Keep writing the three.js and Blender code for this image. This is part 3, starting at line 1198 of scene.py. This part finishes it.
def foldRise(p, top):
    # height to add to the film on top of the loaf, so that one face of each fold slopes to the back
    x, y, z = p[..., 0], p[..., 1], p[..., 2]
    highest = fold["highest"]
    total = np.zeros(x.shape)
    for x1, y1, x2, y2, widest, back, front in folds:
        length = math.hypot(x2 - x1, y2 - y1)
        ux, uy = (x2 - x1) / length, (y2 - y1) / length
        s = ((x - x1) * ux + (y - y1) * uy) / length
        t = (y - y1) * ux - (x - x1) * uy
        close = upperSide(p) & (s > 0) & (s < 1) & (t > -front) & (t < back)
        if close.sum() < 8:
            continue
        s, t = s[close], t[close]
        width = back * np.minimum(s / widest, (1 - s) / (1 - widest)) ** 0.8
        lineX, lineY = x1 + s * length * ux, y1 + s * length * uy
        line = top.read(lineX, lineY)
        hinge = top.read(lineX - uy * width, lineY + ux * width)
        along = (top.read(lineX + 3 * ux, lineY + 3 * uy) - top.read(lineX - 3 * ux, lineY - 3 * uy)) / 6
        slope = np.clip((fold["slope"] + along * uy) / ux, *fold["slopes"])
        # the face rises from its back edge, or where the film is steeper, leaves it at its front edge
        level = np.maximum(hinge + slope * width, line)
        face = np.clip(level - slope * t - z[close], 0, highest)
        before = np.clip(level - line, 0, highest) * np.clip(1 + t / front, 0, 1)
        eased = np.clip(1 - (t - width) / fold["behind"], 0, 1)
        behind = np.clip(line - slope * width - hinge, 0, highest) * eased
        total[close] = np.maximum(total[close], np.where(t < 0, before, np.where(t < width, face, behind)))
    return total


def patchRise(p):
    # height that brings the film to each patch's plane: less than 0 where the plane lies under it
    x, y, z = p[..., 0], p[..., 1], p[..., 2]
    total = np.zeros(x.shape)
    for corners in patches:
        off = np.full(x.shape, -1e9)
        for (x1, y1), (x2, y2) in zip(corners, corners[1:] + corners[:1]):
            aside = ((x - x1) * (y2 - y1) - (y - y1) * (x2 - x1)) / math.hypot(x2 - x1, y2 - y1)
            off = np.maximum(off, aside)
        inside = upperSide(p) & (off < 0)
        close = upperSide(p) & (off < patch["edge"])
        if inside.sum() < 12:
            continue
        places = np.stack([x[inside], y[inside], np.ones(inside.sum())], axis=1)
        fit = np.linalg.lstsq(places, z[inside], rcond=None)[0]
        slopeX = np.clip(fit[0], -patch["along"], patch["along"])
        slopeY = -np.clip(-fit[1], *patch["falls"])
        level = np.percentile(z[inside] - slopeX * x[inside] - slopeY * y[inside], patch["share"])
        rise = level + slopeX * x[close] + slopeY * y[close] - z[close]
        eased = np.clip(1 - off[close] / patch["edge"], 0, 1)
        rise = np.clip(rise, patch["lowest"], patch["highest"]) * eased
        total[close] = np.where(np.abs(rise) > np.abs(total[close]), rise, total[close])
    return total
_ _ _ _
*EXERCISE*. Write out each line of the data above again, exactly as given.

*IN RESPONSE*.
Keep writing the three.js and Blender code for this image. This is part 3, starting at line 1198 of scene.py. This part finishes it.
def foldRise(p, top):
    # height to add to the film on top of the loaf, so that one face of each fold slopes to the back
    x, y, z = p[..., 0], p[..., 1], p[..., 2]
    highest = fold["highest"]
    total = np.zeros(x.shape)
    for x1, y1, x2, y2, widest, back, front in folds:
        length = math.hypot(x2 - x1, y2 - y1)
        ux, uy = (x2 - x1) / length, (y2 - y1) / length
        s = ((x - x1) * ux + (y - y1) * uy) / length
        t = (y - y1) * ux - (x - x1) * uy
        close = upperSide(p) & (s > 0) & (s < 1) & (t > -front) & (t < back)
        if close.sum() < 8:
            continue
        s, t = s[close], t[close]
        width = back * np.minimum(s / widest, (1 - s) / (1 - widest)) ** 0.8
        lineX, lineY = x1 + s * length * ux, y1 + s * length * uy
        line = top.read(lineX, lineY)
        hinge = top.read(lineX - uy * width, lineY + ux * width)
        along = (top.read(lineX + 3 * ux, lineY + 3 * uy) - top.read(lineX - 3 * ux, lineY - 3 * uy)) / 6
        slope = np.clip((fold["slope"] + along * uy) / ux, *fold["slopes"])
        # the face rises from its back edge, or where the film is steeper, leaves it at its front edge
        level = np.maximum(hinge + slope * width, line)
        face = np.clip(level - slope * t - z[close], 0, highest)
        before = np.clip(level - line, 0, highest) * np.clip(1 + t / front, 0, 1)
        eased = np.clip(1 - (t - width) / fold["behind"], 0, 1)
        behind = np.clip(line - slope * width - hinge, 0, highest) * eased
        total[close] = np.maximum(total[close], np.where(t < 0, before, np.where(t < width, face, behind)))
    return total


def patchRise(p):
    # height that brings the film to each patch's plane: less than 0 where the plane lies under it
    x, y, z = p[..., 0], p[..., 1], p[..., 2]
    total = np.zeros(x.shape)
    for corners in patches:
        off = np.full(x.shape, -1e9)
        for (x1, y1), (x2, y2) in zip(corners, corners[1:] + corners[:1]):
            aside = ((x - x1) * (y2 - y1) - (y - y1) * (x2 - x1)) / math.hypot(x2 - x1, y2 - y1)
            off = np.maximum(off, aside)
        inside = upperSide(p) & (off < 0)
        close = upperSide(p) & (off < patch["edge"])
        if inside.sum() < 12:
            continue
        places = np.stack([x[inside], y[inside], np.ones(inside.sum())], axis=1)
        fit = np.linalg.lstsq(places, z[inside], rcond=None)[0]
        slopeX = np.clip(fit[0], -patch["along"], patch["along"])
        slopeY = -np.clip(-fit[1], *patch["falls"])
        level = np.percentile(z[inside] - slopeX * x[inside] - slopeY * y[inside], patch["share"])
        rise = level + slopeX * x[close] + slopeY * y[close] - z[close]
        eased = np.clip(1 - off[close] / patch["edge"], 0, 1)
        rise = np.clip(rise, patch["lowest"], patch["highest"]) * eased
        total[close] = np.where(np.abs(rise) > np.abs(total[close]), rise, total[close])
    return total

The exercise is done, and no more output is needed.